= John Webb (judge) =

American judge

John Webb (September 18, 1926 – September 18, 2008) was an American jurist who served as an associate justice of the North Carolina Supreme Court (1986–1998). Prior to serving on North Carolina's highest court, Justice Webb had been a Superior Court (trial) judge and a judge of the North Carolina Court of Appeals.

Webb was born in Nash County, North Carolina but lived most of his life in Wilson, North Carolina where one of his law partners was future Governor Jim Hunt. He was a veteran of the United States Navy, graduated Phi Beta Kappa from the University of North Carolina at Chapel Hill and from law school at Columbia University.

As a trial and appellate court judge, Webb was actively involved in the controversy over gay rights. Earlier in his career, he gave or upheld long prison sentences for consensual sex in several notable prosecutions under North Carolina's felony crime against nature law, two of which were upheld by the United States Supreme Court. In 1974, as a trial court judge in Wilson Count, Judge Webb presided over the trial of Eugene Enslin for crime against nature and sentenced him to a year in prison. Enslin's appeal to the U.S. Supreme Court was denied in 1975 at the same time that it upheld Virginia's sodomy law in Doe v. Commonwealth's Attorney. State v. Enslin, 214 S.E.2nd 318, appeal dismissed, 217 S.E. 2nd 669 (N.C. 1975), certiorari denied, #75-897 (U.S. 1975).

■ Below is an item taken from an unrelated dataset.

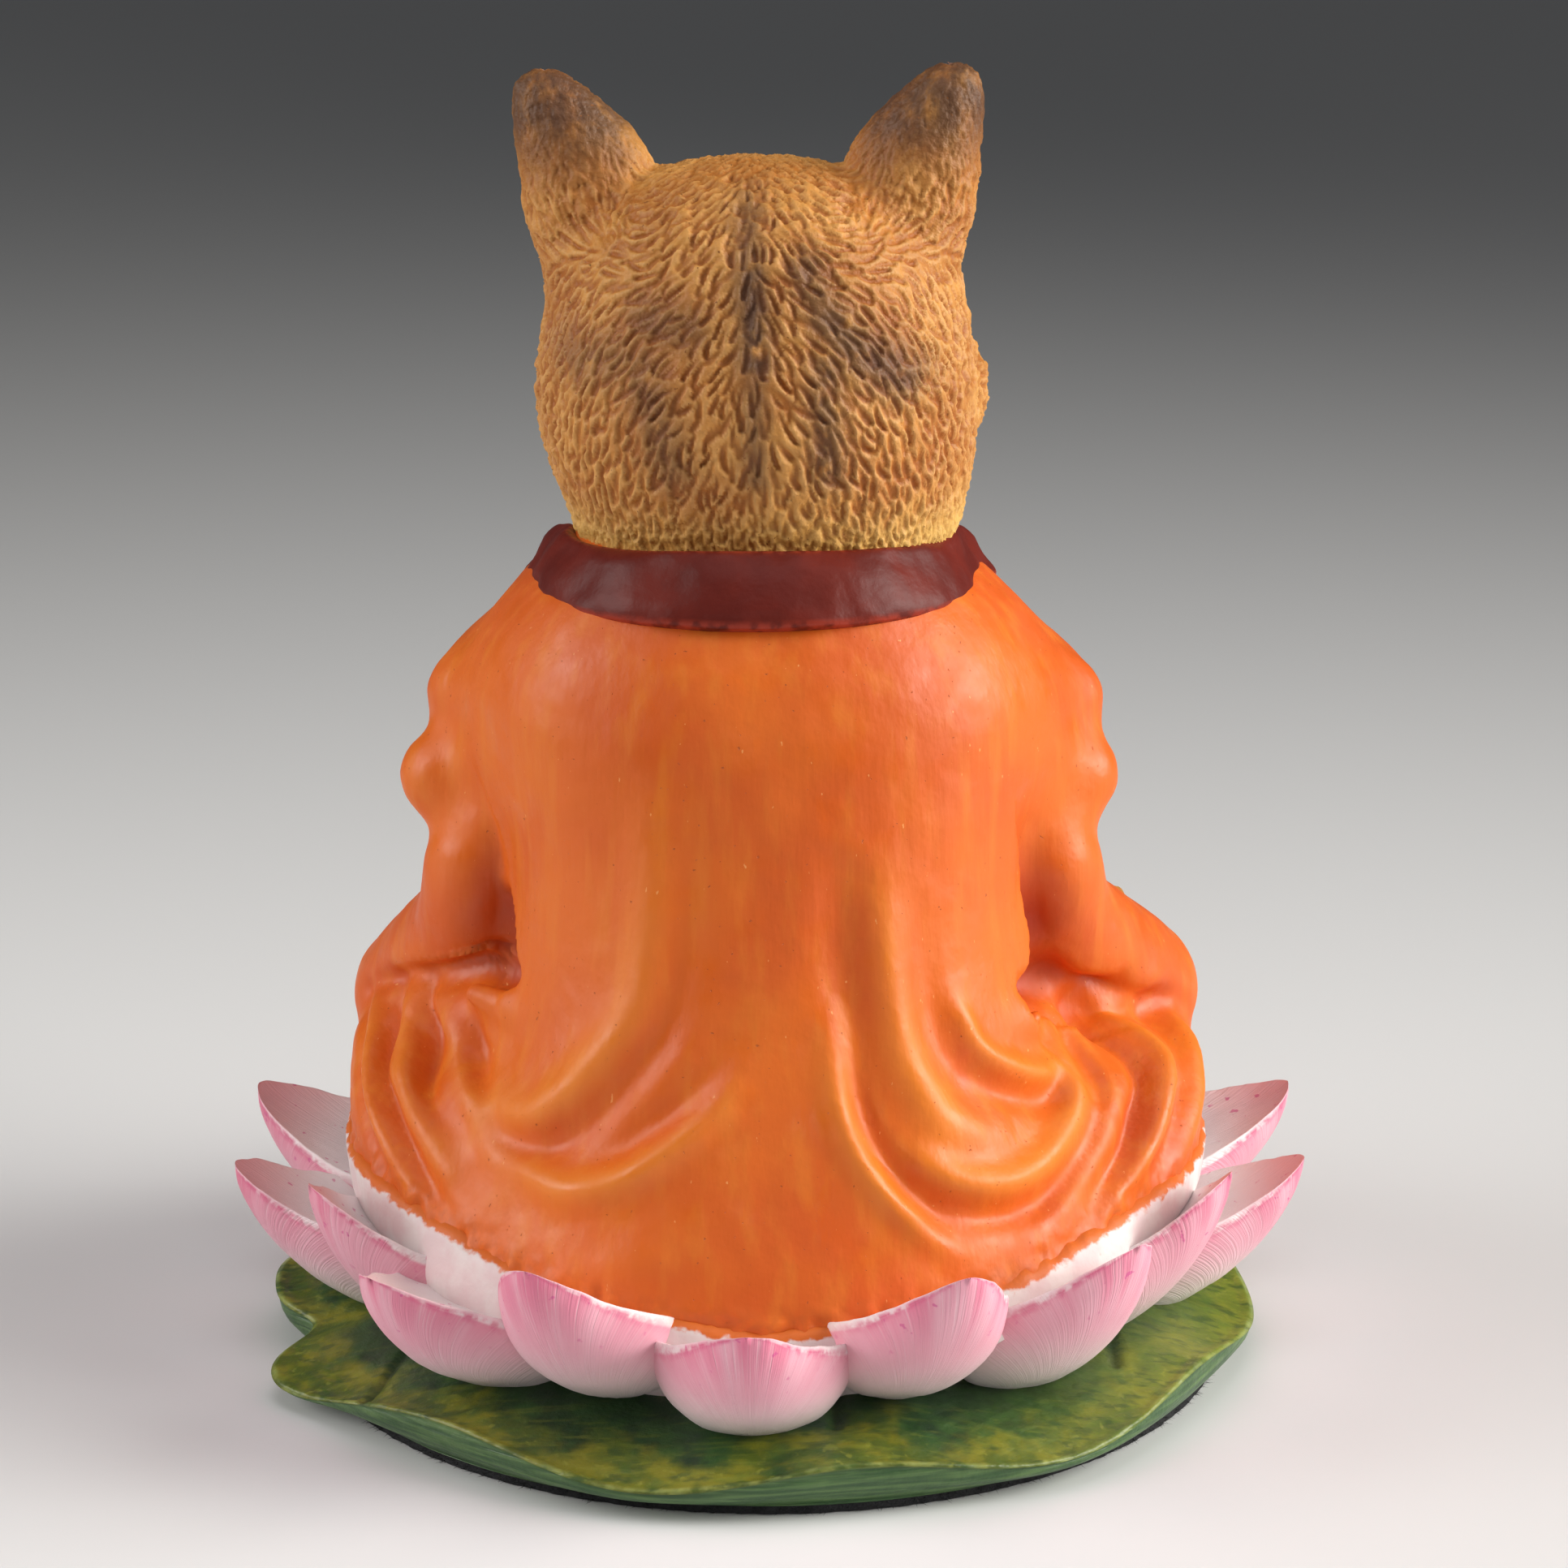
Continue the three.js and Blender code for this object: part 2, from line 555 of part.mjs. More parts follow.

In 1979, Judge Webb authored the North Carolina Court of Appeals decision upholding North Carolina's crime against nature statute against legal challenges to prosecuting private consensual male-female sex in State v. Poe, 252 S.E.2nd 843 (1979). The case involved a five-year prison sentence. Judge Webb's opinion held that North Carolina's crime against nature statute includes a consensual fellatio between a man and a woman, that the constitutional right of privacy does not prohibit prosecution for consensual fellatio in private between a man and a woman, and that the statute as applied is not unconstitutionally vague. In rejecting the vagueness challenge, Judge Webb cited previous precedents and then said "We do not rest on this. We believe that persons of ordinary intelligence would conclude a fellatio between a man and a woman would be classified as a crime against nature and prohibited by GS 14-177. This keeps it from being unconstitutionally vague."

The U.S. Supreme Court dismissed the appeal "for want of a substantial constitutional question" in Poe v. North Carolina, 445 U.S. 947 (1980).

Near the end of his tenure on the Supreme Court, Justice Webb wrote the sole dissent in a case in which the Court upheld a trial court taking custody of children away from a gay father because of the father's relationship with a male. Justice Webb wrote: "There is virtually no showing that these acts by the defendant have adversely affected the two children. The test should be how the action affects the children and not whether we approve of it" (Pulliam v. Smith, 348 N.C. 616, 631 [N.C. 1998]).

Webb died on September 18, 2008, on his 82nd birthday.